The company gets licensing revenue from PC manufacturers who install its Windows operating system on their products. Revenue from those licenses dropped 15% in the quarter, Microsoft said.
Worldwide shipments of personal computers declined almost 20% in the quarter from the same time last year, according to market research firm Gartner, which said it was the steepest decline since it began tracking the PC market in the mid-1990s. A disappointing back-to-school sales season for new computers also contributed to a fourth consecutive quarter of year-over-year decline, Gartner said.
Microsoft shares slipped more than 6% in after-hours trading Tuesday. Microsoft Chief Financial Officer Amy Hood said on a conference call with investors that some of the negative factors affecting the last quarter could extend into the near future. Alluding to recent layoffs and the past year of new hires, she said net headcount growth “will be minimal” heading into the current quarter.

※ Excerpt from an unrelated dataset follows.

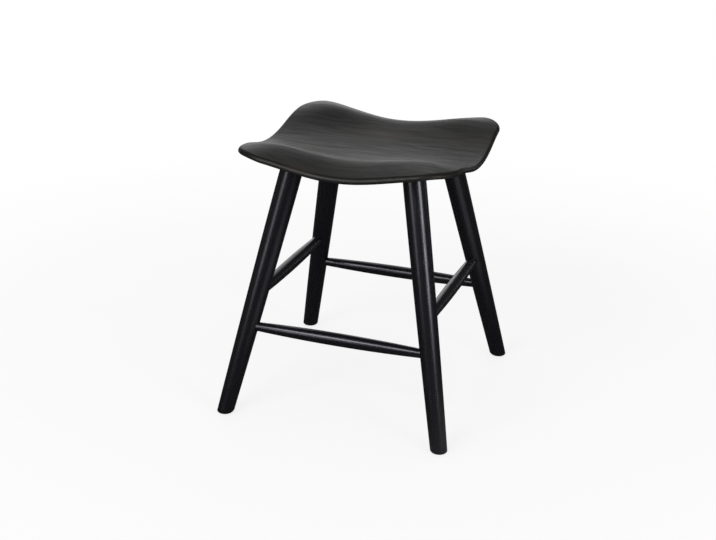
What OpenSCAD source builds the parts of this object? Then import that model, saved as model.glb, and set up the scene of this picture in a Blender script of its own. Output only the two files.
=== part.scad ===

Microsoft made up for some of the Windows-related losses through the strength of its cloud-computing services supplied to big businesses and other institutions.
Revenue from that segment grew 20% from the same time last year to $20.3 billion, making it the largest source of Microsoft’s sales and growth during the period. But growth in the company’s flagship Azure cloud computing platform was lower than what analysts anticipated, in part because of what Hood described as an ongoing spike in the cost of energy needed to run powerful data centers.
The second-largest business segment, made up of productivity-related software such as the Office suite of work products, grew 9% to $16.5 billion in revenue.